Different colors elicit different reactions from people, a fact
that Web creators should understand.
a. Make your pages easy on the eyes. Catching
your visitor's attention does not mean using all the colors of
the rainbow. The rule in design is to use colors with the
highest contrast from each other. Understand the elements of
design. Avoid the trap of "design before legibility."
Study your color combinations and try to avoid funny mixing up
of colors. Can you imagine your reaction to a site using red
text on a dark blue background? Or, bright green text on a
bright yellow background? Not only is it difficult on the eyes,
but it also doesn't make sense to struggle reading something
that is simply not readable.
b. Your pages must look cohesive and readable.
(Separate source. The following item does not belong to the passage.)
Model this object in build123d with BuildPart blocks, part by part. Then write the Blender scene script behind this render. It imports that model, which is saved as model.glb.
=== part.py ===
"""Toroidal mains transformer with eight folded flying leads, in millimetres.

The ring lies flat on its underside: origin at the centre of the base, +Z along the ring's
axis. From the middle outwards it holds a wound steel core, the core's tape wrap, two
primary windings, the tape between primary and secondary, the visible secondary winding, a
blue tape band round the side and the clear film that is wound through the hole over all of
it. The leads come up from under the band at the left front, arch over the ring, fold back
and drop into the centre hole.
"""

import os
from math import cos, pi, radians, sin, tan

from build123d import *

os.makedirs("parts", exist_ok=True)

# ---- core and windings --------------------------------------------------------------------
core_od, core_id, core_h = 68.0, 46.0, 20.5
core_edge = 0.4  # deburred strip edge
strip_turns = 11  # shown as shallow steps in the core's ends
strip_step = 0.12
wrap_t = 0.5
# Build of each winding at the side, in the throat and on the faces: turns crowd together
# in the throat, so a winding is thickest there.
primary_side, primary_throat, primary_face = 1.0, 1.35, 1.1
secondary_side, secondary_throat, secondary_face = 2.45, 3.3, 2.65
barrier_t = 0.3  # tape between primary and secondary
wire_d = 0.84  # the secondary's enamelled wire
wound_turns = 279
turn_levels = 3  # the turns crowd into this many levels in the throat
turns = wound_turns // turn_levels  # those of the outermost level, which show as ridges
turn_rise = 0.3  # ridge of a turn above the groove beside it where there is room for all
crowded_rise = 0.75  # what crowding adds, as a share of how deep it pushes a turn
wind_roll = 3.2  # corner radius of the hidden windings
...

Web pages are pulled together by one or two elements. No need to
run amuck with every available font invented. Using two kinds of
fonts is ideal. Like colors, you can develop contrast by using
the thin and bold combination of your fonts. Also, do not use
one set of colors and fonts in one page, and use a totally
different set in another page. You will lose the continuity and
look of your site, leaving your visitors feeling lost and
confused.
c. Big is better. What use is your highbrow
content if your fonts are microscopic? Reading text on a
computer screen is hard in itself; do not compound the problem
by using tiny letters. Leave space between the lines, make your
lines short, and do not use typefaces that are hard to read. If
you want your content to be read, make it easy to read.